• DIRECTIONS FOR THIS TASK: Extract exactly the run of lines starting at the line that holds "for made in" and ending at the line that holds "obj.parent = empty", both included.

┌─ DATASET SECTION

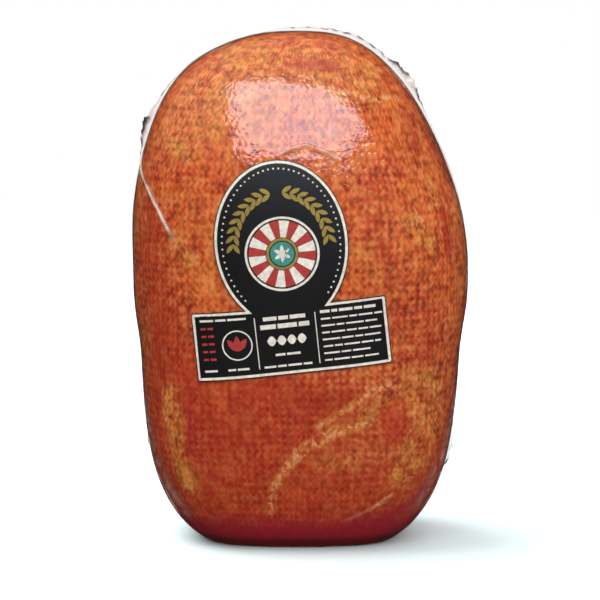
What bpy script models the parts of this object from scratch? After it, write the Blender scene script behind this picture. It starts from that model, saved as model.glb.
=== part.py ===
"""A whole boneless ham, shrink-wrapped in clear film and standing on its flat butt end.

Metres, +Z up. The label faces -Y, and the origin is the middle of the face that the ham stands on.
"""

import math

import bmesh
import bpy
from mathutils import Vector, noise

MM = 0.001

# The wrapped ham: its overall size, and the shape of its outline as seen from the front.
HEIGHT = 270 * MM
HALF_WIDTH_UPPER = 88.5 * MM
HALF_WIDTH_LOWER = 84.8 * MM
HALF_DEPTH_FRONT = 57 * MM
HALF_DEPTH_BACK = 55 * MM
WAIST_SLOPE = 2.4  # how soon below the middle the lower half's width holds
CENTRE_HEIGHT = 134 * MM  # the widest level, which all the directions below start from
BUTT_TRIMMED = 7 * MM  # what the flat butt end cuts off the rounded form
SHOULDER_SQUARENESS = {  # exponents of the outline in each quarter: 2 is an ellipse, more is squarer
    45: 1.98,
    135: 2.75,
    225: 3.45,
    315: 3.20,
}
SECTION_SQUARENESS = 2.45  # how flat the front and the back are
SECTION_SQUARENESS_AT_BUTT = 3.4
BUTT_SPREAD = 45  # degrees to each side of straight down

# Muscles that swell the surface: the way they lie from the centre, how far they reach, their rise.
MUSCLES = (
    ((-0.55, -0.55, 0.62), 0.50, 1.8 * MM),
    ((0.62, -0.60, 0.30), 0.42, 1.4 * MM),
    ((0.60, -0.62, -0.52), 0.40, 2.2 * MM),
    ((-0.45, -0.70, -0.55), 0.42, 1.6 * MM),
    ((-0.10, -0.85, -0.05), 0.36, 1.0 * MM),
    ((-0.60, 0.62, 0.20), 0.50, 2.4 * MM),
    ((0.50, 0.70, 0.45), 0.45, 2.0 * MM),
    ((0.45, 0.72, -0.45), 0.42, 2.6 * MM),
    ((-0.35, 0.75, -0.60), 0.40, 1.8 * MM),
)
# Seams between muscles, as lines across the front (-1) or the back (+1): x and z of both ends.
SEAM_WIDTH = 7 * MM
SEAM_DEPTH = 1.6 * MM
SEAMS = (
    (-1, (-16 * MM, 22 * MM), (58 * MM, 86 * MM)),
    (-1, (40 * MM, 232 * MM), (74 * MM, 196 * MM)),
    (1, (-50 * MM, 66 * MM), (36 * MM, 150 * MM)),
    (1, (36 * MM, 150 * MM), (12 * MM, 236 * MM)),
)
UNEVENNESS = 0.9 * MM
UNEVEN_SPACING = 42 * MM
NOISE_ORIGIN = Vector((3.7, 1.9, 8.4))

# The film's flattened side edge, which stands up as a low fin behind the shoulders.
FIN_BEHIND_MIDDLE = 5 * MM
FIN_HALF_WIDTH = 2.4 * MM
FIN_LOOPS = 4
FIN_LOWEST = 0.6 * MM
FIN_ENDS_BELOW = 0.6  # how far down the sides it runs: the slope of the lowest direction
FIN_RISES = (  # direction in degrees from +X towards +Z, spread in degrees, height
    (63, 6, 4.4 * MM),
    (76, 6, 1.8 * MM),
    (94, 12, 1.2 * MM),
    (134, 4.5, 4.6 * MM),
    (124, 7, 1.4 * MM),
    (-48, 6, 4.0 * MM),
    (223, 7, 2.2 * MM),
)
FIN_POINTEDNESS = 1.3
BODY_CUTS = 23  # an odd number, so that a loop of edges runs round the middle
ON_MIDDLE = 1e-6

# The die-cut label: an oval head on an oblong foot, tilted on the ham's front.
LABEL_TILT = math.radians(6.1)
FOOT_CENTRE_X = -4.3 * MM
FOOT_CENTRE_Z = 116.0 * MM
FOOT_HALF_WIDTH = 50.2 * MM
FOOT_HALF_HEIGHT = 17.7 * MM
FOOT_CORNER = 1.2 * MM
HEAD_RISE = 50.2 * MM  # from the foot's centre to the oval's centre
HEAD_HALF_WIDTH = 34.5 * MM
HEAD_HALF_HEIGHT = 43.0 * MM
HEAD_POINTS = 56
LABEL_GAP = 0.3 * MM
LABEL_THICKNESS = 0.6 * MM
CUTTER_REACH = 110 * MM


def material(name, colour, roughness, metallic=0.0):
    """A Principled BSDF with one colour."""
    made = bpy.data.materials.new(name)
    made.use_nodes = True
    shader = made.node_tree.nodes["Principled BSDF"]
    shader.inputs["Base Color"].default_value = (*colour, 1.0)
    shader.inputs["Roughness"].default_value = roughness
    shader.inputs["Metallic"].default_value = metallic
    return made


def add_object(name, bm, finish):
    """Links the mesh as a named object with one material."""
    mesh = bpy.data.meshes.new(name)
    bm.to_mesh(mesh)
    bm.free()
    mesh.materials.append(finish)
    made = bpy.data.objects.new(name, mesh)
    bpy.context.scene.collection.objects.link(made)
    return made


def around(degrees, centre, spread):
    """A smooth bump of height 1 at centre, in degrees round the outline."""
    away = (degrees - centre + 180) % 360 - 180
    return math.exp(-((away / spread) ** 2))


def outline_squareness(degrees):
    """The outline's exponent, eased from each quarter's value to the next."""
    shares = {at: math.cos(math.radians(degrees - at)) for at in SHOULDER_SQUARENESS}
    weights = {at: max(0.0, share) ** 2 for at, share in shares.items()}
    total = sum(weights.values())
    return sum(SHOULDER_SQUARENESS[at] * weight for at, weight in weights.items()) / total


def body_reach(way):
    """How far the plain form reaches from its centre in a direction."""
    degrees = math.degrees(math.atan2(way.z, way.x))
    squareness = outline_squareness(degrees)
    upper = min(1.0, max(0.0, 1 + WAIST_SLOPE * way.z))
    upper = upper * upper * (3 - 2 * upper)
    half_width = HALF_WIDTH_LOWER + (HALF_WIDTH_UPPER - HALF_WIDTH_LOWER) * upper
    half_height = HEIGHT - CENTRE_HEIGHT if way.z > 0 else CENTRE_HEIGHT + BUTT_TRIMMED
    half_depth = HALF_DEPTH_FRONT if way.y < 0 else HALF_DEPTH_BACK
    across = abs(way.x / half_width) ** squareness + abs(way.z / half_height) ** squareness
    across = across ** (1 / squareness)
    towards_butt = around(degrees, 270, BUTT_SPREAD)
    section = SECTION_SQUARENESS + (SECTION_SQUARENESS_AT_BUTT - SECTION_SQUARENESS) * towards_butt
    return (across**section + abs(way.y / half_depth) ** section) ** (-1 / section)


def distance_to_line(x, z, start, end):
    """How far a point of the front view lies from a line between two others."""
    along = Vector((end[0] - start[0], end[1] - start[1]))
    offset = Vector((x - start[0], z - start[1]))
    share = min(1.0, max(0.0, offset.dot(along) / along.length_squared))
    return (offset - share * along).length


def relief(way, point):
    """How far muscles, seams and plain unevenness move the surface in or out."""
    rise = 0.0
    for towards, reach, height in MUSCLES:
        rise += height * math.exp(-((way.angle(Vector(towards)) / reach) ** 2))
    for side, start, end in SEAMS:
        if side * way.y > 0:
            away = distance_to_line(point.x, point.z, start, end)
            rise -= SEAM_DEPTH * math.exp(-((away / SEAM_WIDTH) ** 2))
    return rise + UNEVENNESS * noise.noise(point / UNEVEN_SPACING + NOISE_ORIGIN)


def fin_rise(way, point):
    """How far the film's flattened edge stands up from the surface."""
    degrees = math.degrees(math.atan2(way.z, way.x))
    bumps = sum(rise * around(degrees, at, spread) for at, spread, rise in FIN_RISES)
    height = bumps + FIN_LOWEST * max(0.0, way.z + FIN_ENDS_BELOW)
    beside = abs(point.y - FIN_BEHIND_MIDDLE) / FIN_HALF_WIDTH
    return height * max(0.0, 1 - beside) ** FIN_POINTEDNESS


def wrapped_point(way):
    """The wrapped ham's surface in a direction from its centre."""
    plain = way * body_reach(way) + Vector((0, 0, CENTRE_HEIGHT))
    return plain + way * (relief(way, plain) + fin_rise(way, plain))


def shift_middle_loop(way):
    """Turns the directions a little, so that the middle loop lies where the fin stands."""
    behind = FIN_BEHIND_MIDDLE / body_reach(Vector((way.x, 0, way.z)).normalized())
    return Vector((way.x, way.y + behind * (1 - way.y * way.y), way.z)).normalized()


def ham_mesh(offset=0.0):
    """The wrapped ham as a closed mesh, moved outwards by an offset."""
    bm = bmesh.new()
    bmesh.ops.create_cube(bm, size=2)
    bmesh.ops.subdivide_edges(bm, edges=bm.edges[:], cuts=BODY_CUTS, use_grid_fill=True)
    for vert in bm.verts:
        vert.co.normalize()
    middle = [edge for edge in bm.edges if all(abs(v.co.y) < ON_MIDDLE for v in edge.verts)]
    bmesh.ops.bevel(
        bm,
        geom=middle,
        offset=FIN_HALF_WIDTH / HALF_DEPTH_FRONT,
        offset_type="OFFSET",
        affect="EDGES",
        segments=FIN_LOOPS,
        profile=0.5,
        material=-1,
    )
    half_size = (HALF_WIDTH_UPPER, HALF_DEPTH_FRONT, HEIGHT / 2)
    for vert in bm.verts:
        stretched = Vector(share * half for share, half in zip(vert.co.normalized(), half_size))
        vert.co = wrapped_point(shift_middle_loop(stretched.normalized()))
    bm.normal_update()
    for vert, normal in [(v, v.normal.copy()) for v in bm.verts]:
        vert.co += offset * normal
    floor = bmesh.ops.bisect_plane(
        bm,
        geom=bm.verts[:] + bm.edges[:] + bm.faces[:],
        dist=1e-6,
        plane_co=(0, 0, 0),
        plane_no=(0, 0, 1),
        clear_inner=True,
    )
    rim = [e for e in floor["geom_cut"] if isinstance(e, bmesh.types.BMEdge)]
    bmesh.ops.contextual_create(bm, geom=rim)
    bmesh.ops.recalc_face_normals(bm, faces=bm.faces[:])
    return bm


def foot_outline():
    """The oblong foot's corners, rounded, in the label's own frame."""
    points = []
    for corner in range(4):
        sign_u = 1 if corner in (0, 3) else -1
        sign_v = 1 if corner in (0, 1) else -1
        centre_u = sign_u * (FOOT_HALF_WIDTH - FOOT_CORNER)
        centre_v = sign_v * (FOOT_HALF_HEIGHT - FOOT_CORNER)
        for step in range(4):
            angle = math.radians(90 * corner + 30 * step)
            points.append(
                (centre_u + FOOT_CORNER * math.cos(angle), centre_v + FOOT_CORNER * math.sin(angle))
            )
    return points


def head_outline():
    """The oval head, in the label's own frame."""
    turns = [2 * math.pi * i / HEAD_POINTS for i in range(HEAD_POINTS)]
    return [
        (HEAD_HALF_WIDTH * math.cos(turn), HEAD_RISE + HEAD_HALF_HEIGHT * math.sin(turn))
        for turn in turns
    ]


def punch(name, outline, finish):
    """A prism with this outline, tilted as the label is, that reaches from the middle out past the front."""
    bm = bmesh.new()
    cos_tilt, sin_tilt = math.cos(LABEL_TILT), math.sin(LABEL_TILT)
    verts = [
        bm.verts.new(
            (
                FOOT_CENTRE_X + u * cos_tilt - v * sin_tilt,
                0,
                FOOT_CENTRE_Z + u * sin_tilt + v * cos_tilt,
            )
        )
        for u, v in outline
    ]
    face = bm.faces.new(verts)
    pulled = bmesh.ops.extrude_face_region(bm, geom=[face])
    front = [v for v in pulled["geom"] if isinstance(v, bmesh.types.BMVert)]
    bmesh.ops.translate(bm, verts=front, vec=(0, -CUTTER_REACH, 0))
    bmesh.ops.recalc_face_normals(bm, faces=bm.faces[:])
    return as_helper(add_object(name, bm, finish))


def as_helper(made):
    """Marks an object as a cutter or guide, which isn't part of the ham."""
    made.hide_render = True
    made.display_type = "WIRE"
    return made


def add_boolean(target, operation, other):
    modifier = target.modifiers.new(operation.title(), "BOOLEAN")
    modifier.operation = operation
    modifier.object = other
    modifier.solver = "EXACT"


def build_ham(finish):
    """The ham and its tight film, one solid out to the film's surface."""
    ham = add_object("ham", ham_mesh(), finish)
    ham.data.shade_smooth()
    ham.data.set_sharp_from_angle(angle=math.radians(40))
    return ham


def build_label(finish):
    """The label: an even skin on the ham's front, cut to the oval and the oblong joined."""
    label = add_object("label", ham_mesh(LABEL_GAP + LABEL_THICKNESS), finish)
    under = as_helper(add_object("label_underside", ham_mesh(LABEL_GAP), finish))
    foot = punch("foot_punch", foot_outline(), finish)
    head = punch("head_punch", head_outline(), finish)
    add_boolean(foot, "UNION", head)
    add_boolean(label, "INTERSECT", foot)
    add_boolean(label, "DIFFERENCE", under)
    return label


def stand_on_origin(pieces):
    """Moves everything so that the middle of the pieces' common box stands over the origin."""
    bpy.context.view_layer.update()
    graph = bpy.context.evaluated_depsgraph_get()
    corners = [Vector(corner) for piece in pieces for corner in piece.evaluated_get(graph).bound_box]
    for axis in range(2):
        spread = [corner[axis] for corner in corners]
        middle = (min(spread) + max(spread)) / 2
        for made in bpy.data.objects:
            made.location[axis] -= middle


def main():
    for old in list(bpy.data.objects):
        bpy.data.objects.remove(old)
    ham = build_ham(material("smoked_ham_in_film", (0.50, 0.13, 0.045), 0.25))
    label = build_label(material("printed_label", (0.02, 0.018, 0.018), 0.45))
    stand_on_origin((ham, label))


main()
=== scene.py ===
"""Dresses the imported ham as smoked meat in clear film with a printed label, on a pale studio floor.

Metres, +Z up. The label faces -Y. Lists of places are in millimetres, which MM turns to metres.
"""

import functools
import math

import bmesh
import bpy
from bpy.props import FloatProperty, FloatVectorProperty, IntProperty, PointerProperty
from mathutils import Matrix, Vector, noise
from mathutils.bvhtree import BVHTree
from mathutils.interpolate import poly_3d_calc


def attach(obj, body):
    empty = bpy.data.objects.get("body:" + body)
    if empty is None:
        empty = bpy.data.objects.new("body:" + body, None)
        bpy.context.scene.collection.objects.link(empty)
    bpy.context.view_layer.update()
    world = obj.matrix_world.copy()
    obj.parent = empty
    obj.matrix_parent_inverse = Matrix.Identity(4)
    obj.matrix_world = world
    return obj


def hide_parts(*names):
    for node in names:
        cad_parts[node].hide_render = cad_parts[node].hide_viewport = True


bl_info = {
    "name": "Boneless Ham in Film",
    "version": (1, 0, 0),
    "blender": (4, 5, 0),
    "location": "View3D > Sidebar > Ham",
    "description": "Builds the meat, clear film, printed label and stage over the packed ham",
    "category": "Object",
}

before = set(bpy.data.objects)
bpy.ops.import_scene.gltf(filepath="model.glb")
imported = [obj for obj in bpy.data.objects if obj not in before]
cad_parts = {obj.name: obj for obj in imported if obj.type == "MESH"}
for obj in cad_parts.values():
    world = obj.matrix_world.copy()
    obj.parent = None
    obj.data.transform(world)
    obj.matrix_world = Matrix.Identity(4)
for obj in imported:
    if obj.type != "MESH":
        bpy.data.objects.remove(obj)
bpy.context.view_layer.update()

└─

• COMPLETED EXERCISE:
        for made in bpy.data.objects:
            made.location[axis] -= middle


def main():
    for old in list(bpy.data.objects):
        bpy.data.objects.remove(old)
    ham = build_ham(material("smoked_ham_in_film", (0.50, 0.13, 0.045), 0.25))
    label = build_label(material("printed_label", (0.02, 0.018, 0.018), 0.45))
    stand_on_origin((ham, label))


main()
=== scene.py ===
"""Dresses the imported ham as smoked meat in clear film with a printed label, on a pale studio floor.

Metres, +Z up. The label faces -Y. Lists of places are in millimetres, which MM turns to metres.
"""

import functools
import math

import bmesh
import bpy
from bpy.props import FloatProperty, FloatVectorProperty, IntProperty, PointerProperty
from mathutils import Matrix, Vector, noise
from mathutils.bvhtree import BVHTree
from mathutils.interpolate import poly_3d_calc


def attach(obj, body):
    empty = bpy.data.objects.get("body:" + body)
    if empty is None:
        empty = bpy.data.objects.new("body:" + body, None)
        bpy.context.scene.collection.objects.link(empty)
    bpy.context.view_layer.update()
    world = obj.matrix_world.copy()
    obj.parent = empty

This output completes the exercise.